The answer is architectural. At small scale, a team of five engineers can manually trace data flows across a handful of systems. At enterprise scale, with hundreds of data stores, thousands of pipelines, and millions of data subjects, manual tracing is not merely slow but functionally impossible. Infrastructure-first lineage scales linearly with the data environment because discovery and classification are automated. Adding a new data store or a new pipeline extends the lineage graph automatically, without requiring additional manual effort.

When lineage, consent, and policy enforcement operate as a unified infrastructure layer rather than as separate manual processes, organizations realize significant operational efficiencies. Ethyca's platform has managed over 744 million consent preferences by replacing manual governance workflows with automated, lineage-driven infrastructure.

What Becomes Possible When Lineage Is Infrastructure

The conventional framing of data lineage positions it as a governance requirement, something organizations must do to satisfy regulators. That framing is accurate but incomplete.

When data lineage operates as live infrastructure, it does more than support compliance. It accelerates engineering velocity. Teams can onboard new data sources with confidence because the lineage graph immediately reveals how new data interacts with existing flows and policies. Schema changes propagate through the lineage graph, making downstream impacts visible before they cause incidents.

Privacy engineering teams can design new features knowing exactly which data categories are available, which consent requirements apply, and which processing purposes are authorized. They do not need to pause development to conduct a manual data inventory because the inventory is always current.

How to Implement Data Lineage as Infrastructure

Implementation begins with automated discovery. Connect the lineage system to every data store, pipeline, and processing layer in the environment. Let it scan, classify, and map data flows without manual input. Then layer policy definitions on top of the lineage graph, specifying which data categories require which controls under which regulatory frameworks. Finally, connect the lineage and policy infrastructure to operational systems: DSR fulfillment, consent management, AI governance, and audit reporting. A technical architecture overview illustrates how these layers connect in practice.

This is not a six-month documentation project. It is an infrastructure deployment that produces value from the first connected system and compounds as coverage expands.

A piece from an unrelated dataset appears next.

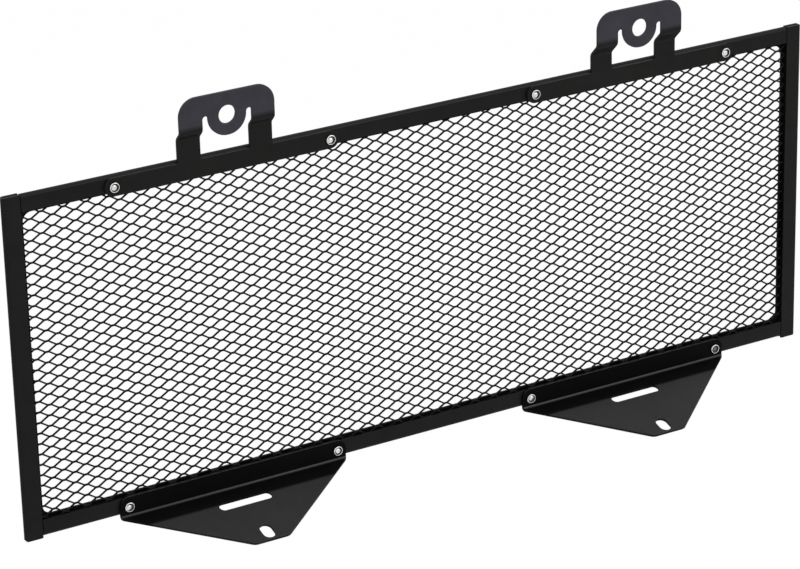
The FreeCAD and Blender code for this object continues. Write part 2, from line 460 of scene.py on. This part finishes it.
@dataclass(frozen=True)
class FootCoat(PowderCoat):
    """The foot brackets' coat: the flange and a band along the bend below it keep a darker tone and
    little gloss, painted shade; the plate beyond takes a paler tone, painted sheen.
    """

    forward_from: float = -5.7
    forward_to: float = -7.5
    specular: float = 0.03
    gloss: float = 0.75
    gloss_roughness: float = 0.3
    flange_front: float = 2.0
    flange_fade: float = 0.5
    bend_end: float = 1.0
    bend_fade: float = 0.3
    band_end: float = -6.6
    band_edge: float = 0.9
    band_gloss: float = 0.05

    def _coating(self, place: Signal, rise: Signal, depth: Signal) -> Signal:
        """The skin's weight, cut down on the band next to the bend: painted shade.

        Args:
            place: The place on the grille.
            rise: How far the surface looks up, from -1 to 1.
            depth: Metres from the back of the left plate, on the grille's Y.

        Returns:
            The weight of the glossy skin.
        """
        bend_start = (self.bend_end + self.bend_fade) * MILLIMETRE
        bend = depth.ramp(self.bend_end * MILLIMETRE, bend_start)
        flange_skin = (self.flange_front + self.flange_fade) * MILLIMETRE
        bend = bend * depth.ramp(flange_skin, self.flange_front * MILLIMETRE)
        edge = self.band_edge * MILLIMETRE
        end = self.band_end * MILLIMETRE
        plate = depth.ramp(end + edge, end - edge)
        outside = bend.larger(plate)
        # Painted shade: outside the bend and the plate, only a little gloss is kept.
        share = outside * (1 - self.band_gloss) + self.band_gloss
        return PowderCoat._coating(self, place, rise, depth) * share


@dataclass(frozen=True)
class BrightMetal(Finish):
    """Bare metal of the rivets: bright, with fine drawn marks and dull patches.

    Behind the crown of the head, and through the sheets, its colour is darkened: painted shade in the eye
    and round the foot of the head.
    """

    name: str
    slot: str
    tone: tuple[float, float, float]
    roughness: float = 0.3
    metallic: float = 0.75
    mark: float = 0.35
    mark_depth: float = 0.01
    mark_strength: float = 0.6
    patch: float = 1.6
    patch_share: float = 0.6
    patch_stops: tuple[float, float] = (0.35, 0.62)
    dull_share: float = 0.72
    roughness_change: float = 0.25
    painted_shade_from: float = 1.22
    painted_shade_full: float = 1.5
    painted_shade_end: float = 7.0
    painted_shade_edge: float = 0.1
    painted_shade_share: float = 0.07

    def _build(self, tree: ShaderTree) -> Signal:
        """The metal's shader.

        Args:
            tree: The material's tree.

        Returns:
            The shader's output.
        """
        place = tree.add("ShaderNodeTexCoord", {}, {}, "Object")
        scale = 1 / MILLIMETRE
        marks = tree.add(
            "ShaderNodeTexNoise", {}, {"Vector": place, "Scale": scale / self.mark, "Detail": 4.0}
        )
        patches = tree.add(
            "ShaderNodeTexNoise", {}, {"Vector": place, "Scale": scale / self.patch, "Detail": 3.0}
        )
        dull = tuple(c * self.dull_share for c in self.tone) + (1.0,)
        colour = tree.add(
            "ShaderNodeValToRGB",
            {"stops": list(zip(self.patch_stops, (dull, self.tone + (1.0,))))},
            {"Fac": patches * self.patch_share + marks * (1 - self.patch_share)},
        )
        depth = tree.add("ShaderNodeSeparateXYZ", {}, {"Vector": place}, "Y")
        # Painted shade: darker from just behind the crown of the head to the tail.
        painted_shade_mask = depth.ramp(self.painted_shade_from * MILLIMETRE, self.painted_shade_full * MILLIMETRE)
        clean = (self.painted_shade_end + self.painted_shade_edge) * MILLIMETRE
        painted_shade_mask = painted_shade_mask * depth.ramp(clean, self.painted_shade_end * MILLIMETRE)
        painted_shade_colour = tuple(c * self.painted_shade_share for c in self.tone) + (1.0,)
        colour = tree.add(
            "ShaderNodeMix",
            {"data_type": "RGBA"},
            {"Factor": painted_shade_mask, "A": colour, "B": painted_shade_colour},
            "Result",
        )
        skin = tree.add(
            "ShaderNodeBump",
            {},
            {
                "Strength": self.mark_strength,
                "Distance": self.mark_depth * MILLIMETRE,
                "Height": marks,
            },
        )
        return tree.add(
            "ShaderNodeBsdfPrincipled",
            {},
            {
                "Base Color": colour,
                "Metallic": self.metallic,
                "Roughness": self.roughness + (patches - NOISE_MIDDLE) * self.roughness_change,
                "Normal": skin,
            },
        )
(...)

The organizations that treat data lineage as infrastructure rather than documentation are the ones that can answer any question about their data, for any regulator, at any time, with evidence generated from live systems. That capability is not a reporting feature. It is the foundation on which trustworthy privacy programs are built, and it is what makes sustained, scalable governance possible as data environments grow more complex and regulatory expectations continue to sharpen.